Pokemon did more for me than just the start of my lifelong love affair with video games. It helped me get my start on the internet, with my first community being a Pokemon forum. It also aided me connect with people in real life, helping me make friends with other fans who I might have had trouble interacting with socially otherwise. It helped me get through some dark times in my life, and even helped me identify that I was suffering from depression. I know I’d be in a much worse place today if some kid hadn’t carelessly dropped his Game Boy in front of my uncle’s house. While there are some franchises that would be better off ending before they hit 20 year, Pokemon is definitely not one of them. I hope when I’m an old lady at the age of 104, I’ll be celebrating the Pokemon’s 100th anniversary by booting up my Nintendo VR Chamber to play the latest game in the series.

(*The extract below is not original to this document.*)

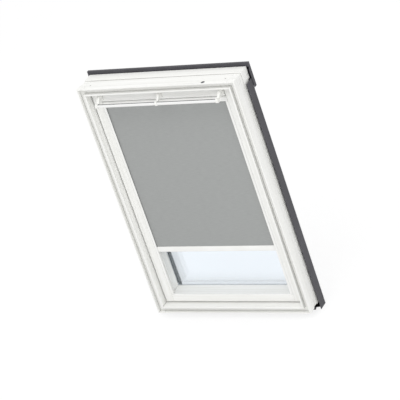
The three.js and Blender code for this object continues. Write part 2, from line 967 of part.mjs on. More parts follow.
function buildSashCovers() {
  // Upper trims stop short of the frame's caps, with a flange on the sash's back
  const trimOuter = sashHalf - cover.endGap / 2;
  const trim = folded(
    [
      [daylightHalf, coverBack],
      [trimOuter, coverBack],
      [trimOuter, sashBack + seat],
    ].reverse(),
    coverSheet,
  );
  const trimLow = wideCoverTop + cover.endGap;
  addPair("sash_trim", prism("upwards", trim, trimLow, sashHigh - cover.endGap), colours.greyCover);

  // Lower covers step up over the seal and reach out over the frame
  const wide = folded(
    [
      [daylightHalf, coverBack],
      [riserX, coverBack],
      [riserX, raisedBack],
      [wideOuter, raisedBack],
      [wideOuter, flangeEnd],
    ].reverse(),
    coverSheet,
  );
  const riserLow = sashLow + cover.riserFrom;
  addPair("sash_cover", prism("upwards", wide, riserLow + cover.endGap, wideCoverTop), colours.greyCover);

  // The bottom cover lies between the side covers on the glass, and runs the full width below them
  const endHalf = daylightHalf - cover.endGap;
  const dropTo = -cover.bottomDrop;
  const onGlass = rectangle(
    [coverFrom, coverBack],
    [riserLow - coverSheet / 2, sashLow + cover.bottomReach],
  );
  const overFrame = folded(
    [
      [flangeEnd, dropTo],
      [raisedBack, dropTo],
      [raisedBack, riserLow],
    ],
    coverSheet,
  );
  const riser = rectangle([coverFrom, raisedBack - bendRadius], [riserLow - coverSheet, riserLow]);
  const endPlate = (from, to) =>
    prism("across", rectangle([flangeEnd, raisedBack - bendRadius], [dropTo, riserLow]), from, to);
  add(
    "sash_cover_bottom",
    join(
      prism("across", onGlass, -endHalf, endHalf),
      prism("across", overFrame, -wideOuter, wideOuter),
      prism("across", riser, -riserX, riserX),
      endPlate(-wideOuter, coverSheet - wideOuter),
      endPlate(wideOuter - coverSheet, wideOuter),
    ),
    colours.greyCover,
  );

  const top = folded(
    [
      [coverBack, sashHigh - cover.topReach],
      [coverBack, sashHigh - cover.endGap],
      [sashBack + seat, sashHigh - cover.endGap],
    ],
    coverSheet,
  );
  add("sash_cover_top", prism("across", top, -endHalf, endHalf), colours.greyCover);
}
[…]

For years I wasn’t very good at video games. I had been going into my brother’s save in Link to the Past and Final Fantasy 2, casting powerful spells and beating powerful enemies I couldn’t get to on my own. I wanted to play more games, but my options were limited to my skill. Then Pokemon landed, and an obsession was born.
After its release I would be left with two Gameboy Colors, all three versions of the game, and several hours spent duplicating items with glitches and trading back and forth to prepare the best team I could. My original save, started in 1998, still sits on my Pokemon Red cartridge. The first game I did everything in. The first game I pushed to its limits. When my friends had moved on I remained fixated on catching them all.
It was the birth of my inner nerd. A potent mixture of curiosity and dogged determination. A convoluted motivation I can’t control that propels me forward. It’s unpredictable but aimable. It lays dormant, waiting for another subject to lay waste to. A powerful catalyst birthed by Pokemon Red in 1998.